When geographic diversification is a factor, the rationale for the merger may involve taking advantage of deregulation, “rolling up” small players in a fragmented industry into a more coherent regional or multinational player, or expanding the scope of the business. Most likely, little consolidation will be needed beyond eliminating redundant functions such as corporate staff, information technology, and human resources. Strategic due diligence should include a focus on identifying opportunities to leverage best practices, product development, and infrastructure across the group. Even though these “bolt-ons” may operate fairly independently in the new organization, the purchaser should ask itself about its own “parenting abilities.” What resources can the company use to accelerate growth while preserving the core of what it’s acquiring?

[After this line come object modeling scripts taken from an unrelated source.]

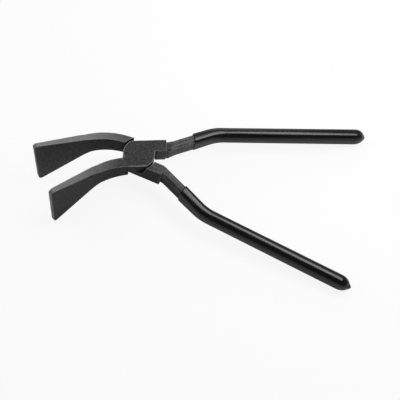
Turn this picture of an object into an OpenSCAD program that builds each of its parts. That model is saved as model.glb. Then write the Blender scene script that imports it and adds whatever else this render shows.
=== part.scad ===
// Seaming pliers with wide blades that curve away to one side.
// Two steel halves cross in a half lap and turn on a flush rivet, and each handle
// is covered by a dipped grip. The halves are drawn in the closed pose, with their
// front edges touching, and each is then turned out by half the opening.
// +X runs to the handles, +Y to the upper handle and +Z up along the rivet.
// The origin is where the rivet's axis meets the lower face of the joint.

/* [Opening] */
// Angle by which the halves are drawn open
opening = 26; // [0.4:0.2:44]

/* [Joint] */
// Thickness of the two crossed plates together
joint_t = 16; // [15:0.5:18]
// Width of each plate across its straight sides
plate_w = 22.2; // [20:0.2:23]
// Radius of the round ends of the plates, about the rivet
plate_r = 12.3; // [12.2:0.1:13]
// Distance from the rivet to the ends of the shoulders
shoulder_l = 22; // [21:0.5:24]
// Space between the two shoulders when the jaws are closed
shoulder_gap = 2.7; // [2:0.1:4]
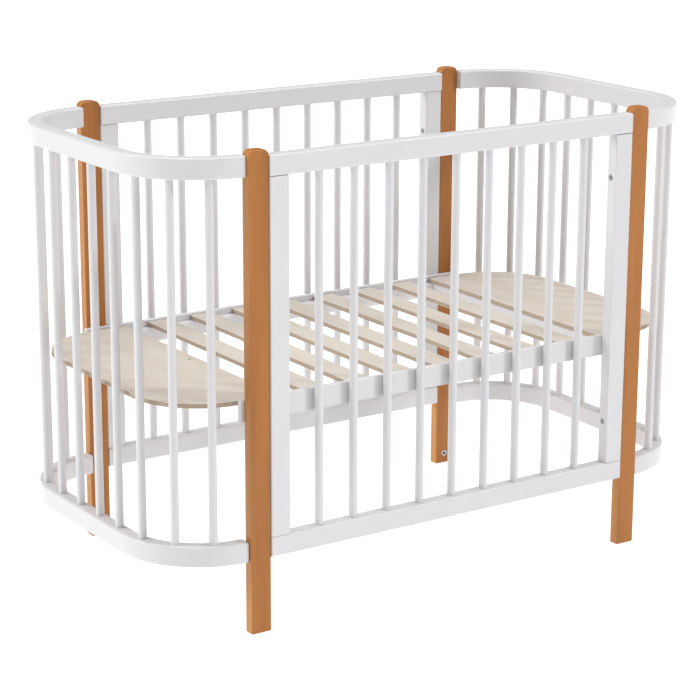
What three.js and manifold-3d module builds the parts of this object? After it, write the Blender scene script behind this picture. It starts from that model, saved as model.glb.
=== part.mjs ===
// Baby crib: four beech legs, two railed long sides, two rounded ends, slatted base.
// Millimetres, +Z up, +X along the crib, origin on the floor under its centre.
import * as THREE from 'three';
import { mergeVertices } from 'three/addons/utils/BufferGeometryUtils.js';
import Module from 'manifold-3d';

// ---- Named sizes -------------------------------------------------------------
const FIT_GAP = 0.3; // clearance between any two pieces that touch
const LEG_HEIGHT = 900;
const LEG_WIDTH = 42; // along X
const LEG_DEPTH = 22; // along Y
const LEG_TOP_RADIUS = 12;
const LEG_EDGE_RADIUS = 2.5;
const LEG_FOOT_CHAMFER = 1.5;
const LEG_SPAN_X = 914; // outer face to outer face of the legs, along X
const LEG_SPAN_Y = 651; // outer face to outer face of the legs, along Y

const RAIL_HEIGHT = 39;
const RAIL_DEPTH = 28;
const RAIL_PROUD = 3; // how far a side rail stands out of the leg's outer face
const RAIL_EDGE_RADIUS = 4;
const SIDE_TOP_DROP = 11; // leg top down to the top of the side panel
const SIDE_FOOT = 143.5; // floor up to the underside of the side panel
const STILE_WIDTH = 40;
const STILE_EDGE_RADIUS = 2;

const SPINDLE_DIAMETER = 16;
const SPINDLE_SEAT = 14; // depth that a spindle enters its rail
const SIDE_SPINDLES = 9;
const SIDE_SPINDLE_PITCH = 76;

const END_REACH = 171.5; // outer face of the legs out to the far face of a rounded end
const END_INSET = 6.5; // outer face of an end rail behind the leg's outer Y face
const END_CORNER_RADIUS = 171;
const END_TOP_DROP = 9.5; // leg top down to the top of an end rail
const END_FOOT = 139.5; // floor up to the underside of an end frame
const END_SPINDLES = 10;
const END_FIRST_SPINDLE = 62; // leg face to the first spindle, along the end line
const END_CORNER_PITCH = 70; // spindle spacing round a corner, along the end line
const END_CORNER_SPINDLES = 3; // spindles that keep the corner spacing, at each corner

const BASE_TOP = 444; // floor up to the top edge of the base side rails
const BASE_RAIL_HEIGHT = 41.5;
const BASE_RAIL_DEPTH = 11;
const BASE_RAIL_OVERHANG = 6.5; // how far a base rail runs past the leg's outer X face
const LEDGE_DEPTH = 19; // width of the step that carries the slats
const LEDGE_DROP = 13; // step below the rail's top edge
const SLAT_THICKNESS = 9;
const SLAT_WIDTH = 50;
const SLAT_COUNT = 7;
const SLAT_PITCH = 100;
const CROSS_RAIL_WIDTH = 22;
const CROSS_RAIL_X = 388; // centre line of a cross rail
const SLAT_EDGE_RADIUS = 1.2;
const BOARD_GAP = 2.5; // board edge inside the inner face of the rounded end rail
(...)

Besides this parenting question, strategic due diligence for an industry buyer should focus on testing the new market’s attractiveness, determining the target’s competitive position, identifying what critical capabilities to retain, and addressing any cultural issues. This due diligence group should include a strong analytical team to drive market and competitive assessment, an HR team to focus on organizational and cross-border cultural issues, and functional representation in areas of coordination.

Likewise, when the out-of-market “bolt-on” involves a financial buyer or conglomerate, the same emphasis should be placed on testing the new market’s attractiveness, ascertaining the target’s competitive position, and retaining key personnel. Cultural differences are unlikely to need addressing beyond creating policy consistency and ensuring the interests of both sides are aligned.

The strategic rationale for an in-market absorption (small target, high integration) is that, by acquiring a competitor in the same market, the buyer can capture operational synergies through leveraging its existing asset base. Markets that often see in-market absorptions are U.S. retail banking, second- and third-tier auto suppliers, and technology acquisitions by the likes of IBM and Cisco Systems.